(Provided material)
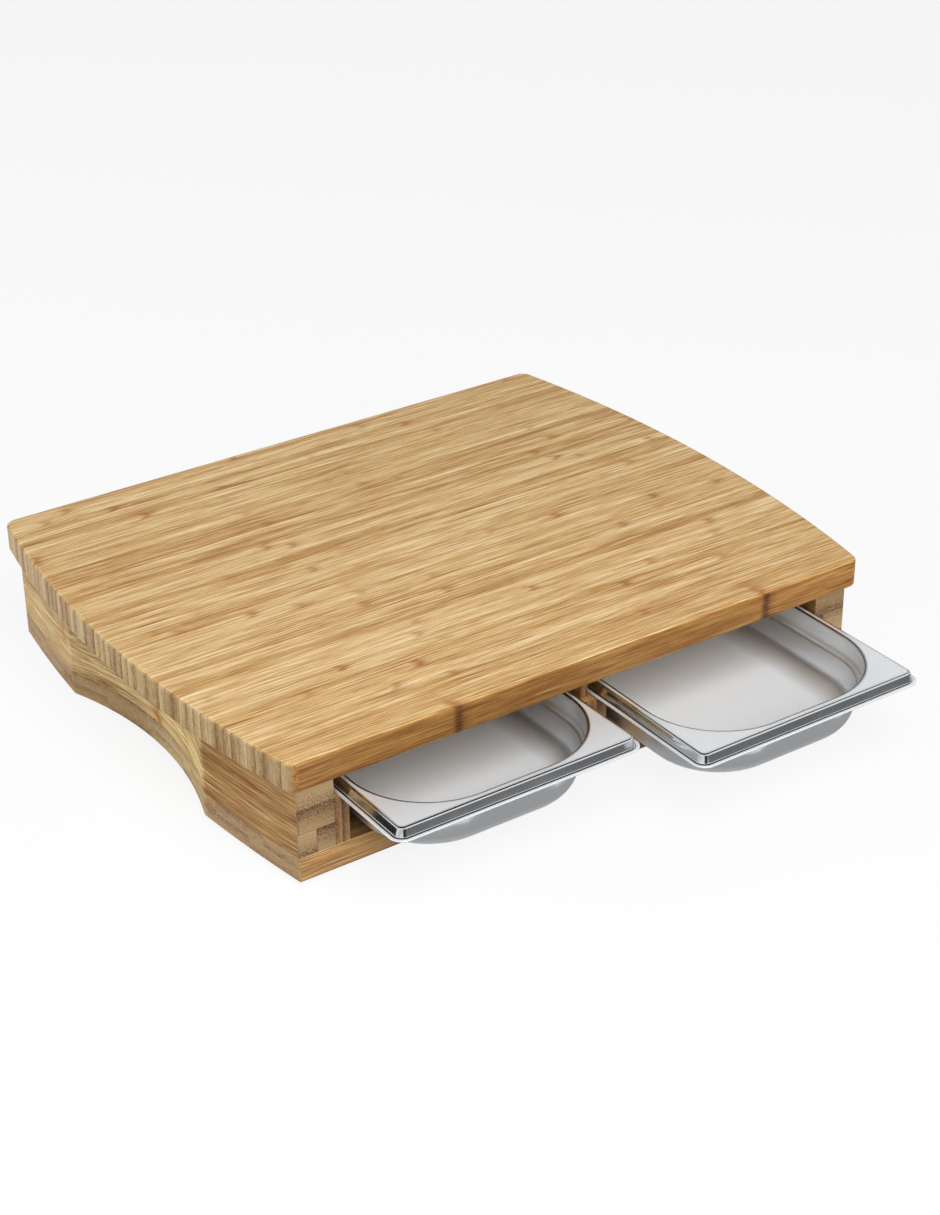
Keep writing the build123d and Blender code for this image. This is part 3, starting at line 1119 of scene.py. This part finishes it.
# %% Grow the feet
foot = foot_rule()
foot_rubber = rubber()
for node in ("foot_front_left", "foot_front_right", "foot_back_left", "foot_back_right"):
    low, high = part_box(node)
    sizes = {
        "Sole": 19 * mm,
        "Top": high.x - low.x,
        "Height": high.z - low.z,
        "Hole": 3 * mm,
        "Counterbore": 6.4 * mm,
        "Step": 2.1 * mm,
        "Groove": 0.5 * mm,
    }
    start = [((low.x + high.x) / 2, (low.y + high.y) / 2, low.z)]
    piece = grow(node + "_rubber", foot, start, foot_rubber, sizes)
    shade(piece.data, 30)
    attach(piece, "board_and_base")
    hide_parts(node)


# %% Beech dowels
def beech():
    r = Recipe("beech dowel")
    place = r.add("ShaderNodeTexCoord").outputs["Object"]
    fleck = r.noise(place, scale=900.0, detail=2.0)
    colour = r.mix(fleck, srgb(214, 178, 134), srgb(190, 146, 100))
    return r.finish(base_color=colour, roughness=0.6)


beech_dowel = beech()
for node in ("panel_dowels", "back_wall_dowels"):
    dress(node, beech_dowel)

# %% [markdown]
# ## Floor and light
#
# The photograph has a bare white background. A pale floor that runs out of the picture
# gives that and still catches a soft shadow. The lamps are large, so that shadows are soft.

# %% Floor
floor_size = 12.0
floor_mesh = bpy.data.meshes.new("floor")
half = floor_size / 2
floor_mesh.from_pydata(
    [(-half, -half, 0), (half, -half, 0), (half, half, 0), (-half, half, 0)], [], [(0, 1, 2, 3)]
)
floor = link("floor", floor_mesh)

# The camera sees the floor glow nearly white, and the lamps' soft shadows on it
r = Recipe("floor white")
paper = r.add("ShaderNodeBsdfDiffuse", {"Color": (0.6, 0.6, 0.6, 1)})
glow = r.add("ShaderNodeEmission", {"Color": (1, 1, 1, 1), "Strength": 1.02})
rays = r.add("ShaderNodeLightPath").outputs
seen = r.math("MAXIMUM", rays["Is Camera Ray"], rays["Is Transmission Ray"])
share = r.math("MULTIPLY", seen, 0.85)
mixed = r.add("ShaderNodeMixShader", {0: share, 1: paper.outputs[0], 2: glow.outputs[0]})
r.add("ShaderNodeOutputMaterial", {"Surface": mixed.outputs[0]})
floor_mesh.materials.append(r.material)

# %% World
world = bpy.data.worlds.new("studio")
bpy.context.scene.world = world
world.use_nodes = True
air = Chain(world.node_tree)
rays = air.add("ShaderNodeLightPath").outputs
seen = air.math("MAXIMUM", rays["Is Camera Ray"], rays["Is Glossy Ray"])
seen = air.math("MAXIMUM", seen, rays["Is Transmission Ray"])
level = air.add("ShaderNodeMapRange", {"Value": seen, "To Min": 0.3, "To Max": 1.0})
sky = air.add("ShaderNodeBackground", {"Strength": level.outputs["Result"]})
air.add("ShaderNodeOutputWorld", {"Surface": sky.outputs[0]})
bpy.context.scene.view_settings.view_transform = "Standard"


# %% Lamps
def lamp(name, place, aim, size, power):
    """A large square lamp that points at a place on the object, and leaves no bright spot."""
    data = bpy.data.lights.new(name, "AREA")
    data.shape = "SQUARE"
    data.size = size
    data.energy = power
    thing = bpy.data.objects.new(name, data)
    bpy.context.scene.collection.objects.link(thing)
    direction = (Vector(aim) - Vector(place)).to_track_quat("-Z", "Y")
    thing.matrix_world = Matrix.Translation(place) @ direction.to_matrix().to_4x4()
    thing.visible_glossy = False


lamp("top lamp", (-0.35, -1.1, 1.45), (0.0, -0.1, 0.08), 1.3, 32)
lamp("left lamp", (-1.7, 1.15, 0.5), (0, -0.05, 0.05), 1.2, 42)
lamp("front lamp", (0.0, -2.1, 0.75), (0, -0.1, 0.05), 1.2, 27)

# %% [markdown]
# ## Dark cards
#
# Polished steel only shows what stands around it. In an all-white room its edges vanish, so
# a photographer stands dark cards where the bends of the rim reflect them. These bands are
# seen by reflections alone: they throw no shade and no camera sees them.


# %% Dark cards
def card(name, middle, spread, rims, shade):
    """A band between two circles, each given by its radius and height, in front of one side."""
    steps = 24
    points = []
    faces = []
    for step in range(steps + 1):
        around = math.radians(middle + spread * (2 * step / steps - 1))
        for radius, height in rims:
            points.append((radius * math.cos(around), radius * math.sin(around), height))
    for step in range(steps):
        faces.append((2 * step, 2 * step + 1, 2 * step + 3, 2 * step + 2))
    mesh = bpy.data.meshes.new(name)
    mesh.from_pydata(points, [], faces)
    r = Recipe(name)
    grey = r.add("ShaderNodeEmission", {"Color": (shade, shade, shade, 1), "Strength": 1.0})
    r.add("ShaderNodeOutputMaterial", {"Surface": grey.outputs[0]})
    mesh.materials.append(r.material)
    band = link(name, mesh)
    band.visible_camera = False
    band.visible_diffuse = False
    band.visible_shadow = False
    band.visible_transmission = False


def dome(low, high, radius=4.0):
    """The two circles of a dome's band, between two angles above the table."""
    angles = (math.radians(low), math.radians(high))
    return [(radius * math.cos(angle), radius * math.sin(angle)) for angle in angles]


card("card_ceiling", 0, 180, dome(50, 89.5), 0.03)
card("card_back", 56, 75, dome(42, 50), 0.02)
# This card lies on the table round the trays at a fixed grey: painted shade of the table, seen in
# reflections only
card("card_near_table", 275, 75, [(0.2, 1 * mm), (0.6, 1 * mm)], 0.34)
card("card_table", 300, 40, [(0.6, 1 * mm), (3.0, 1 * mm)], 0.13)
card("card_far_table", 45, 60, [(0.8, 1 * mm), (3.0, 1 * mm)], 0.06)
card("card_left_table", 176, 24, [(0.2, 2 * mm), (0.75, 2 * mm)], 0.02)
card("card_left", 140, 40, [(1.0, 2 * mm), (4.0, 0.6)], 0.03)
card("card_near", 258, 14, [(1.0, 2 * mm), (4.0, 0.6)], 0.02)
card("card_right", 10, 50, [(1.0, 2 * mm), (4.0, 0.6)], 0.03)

(What you will do) What are the exact lines from the beginning of the material through the line containing "return r.finish(base_color=colour, roughness=0.6)"? Write out those lines alone.

(Expected output)
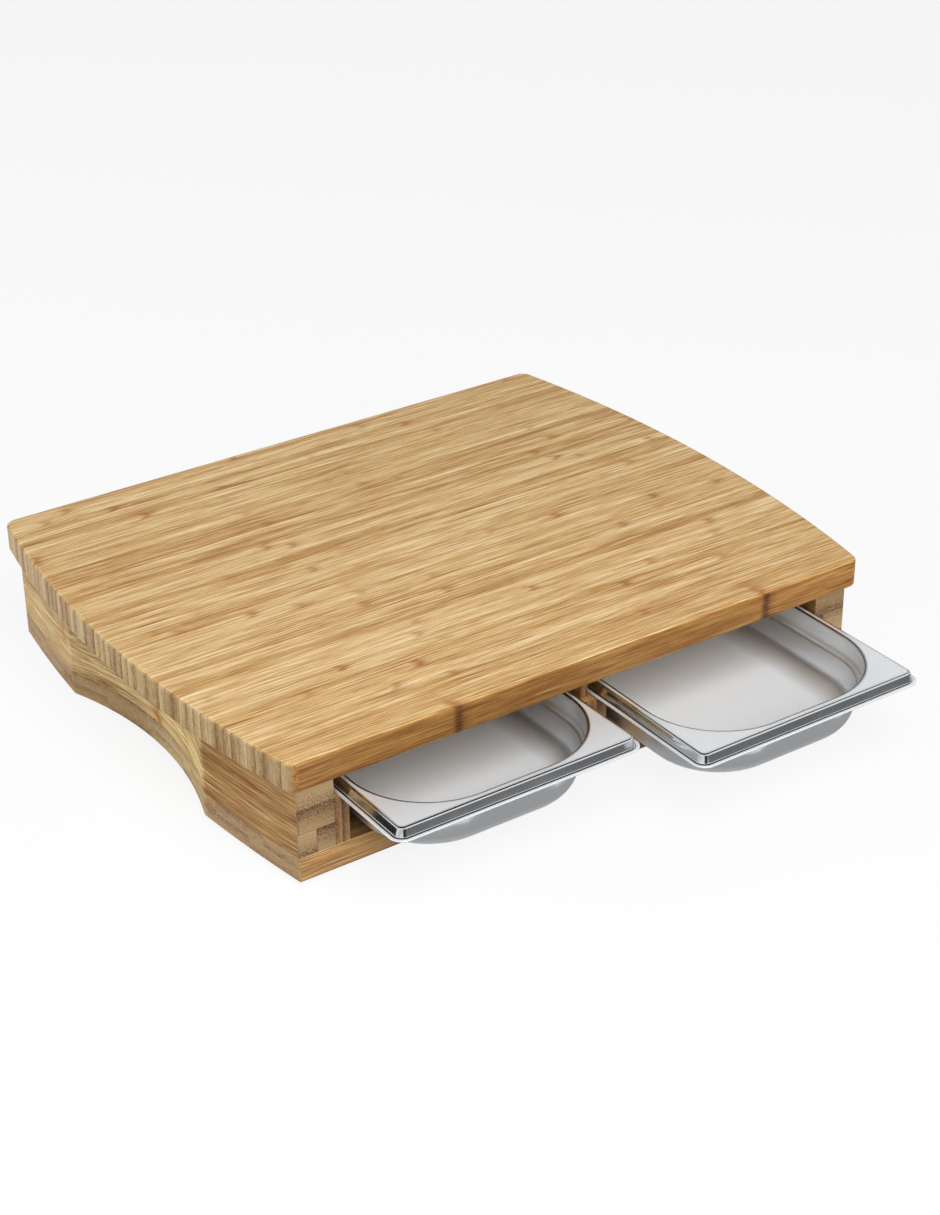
Keep writing the build123d and Blender code for this image. This is part 3, starting at line 1119 of scene.py. This part finishes it.
# %% Grow the feet
foot = foot_rule()
foot_rubber = rubber()
for node in ("foot_front_left", "foot_front_right", "foot_back_left", "foot_back_right"):
    low, high = part_box(node)
    sizes = {
        "Sole": 19 * mm,
        "Top": high.x - low.x,
        "Height": high.z - low.z,
        "Hole": 3 * mm,
        "Counterbore": 6.4 * mm,
        "Step": 2.1 * mm,
        "Groove": 0.5 * mm,
    }
    start = [((low.x + high.x) / 2, (low.y + high.y) / 2, low.z)]
    piece = grow(node + "_rubber", foot, start, foot_rubber, sizes)
    shade(piece.data, 30)
    attach(piece, "board_and_base")
    hide_parts(node)


# %% Beech dowels
def beech():
    r = Recipe("beech dowel")
    place = r.add("ShaderNodeTexCoord").outputs["Object"]
    fleck = r.noise(place, scale=900.0, detail=2.0)
    colour = r.mix(fleck, srgb(214, 178, 134), srgb(190, 146, 100))
    return r.finish(base_color=colour, roughness=0.6)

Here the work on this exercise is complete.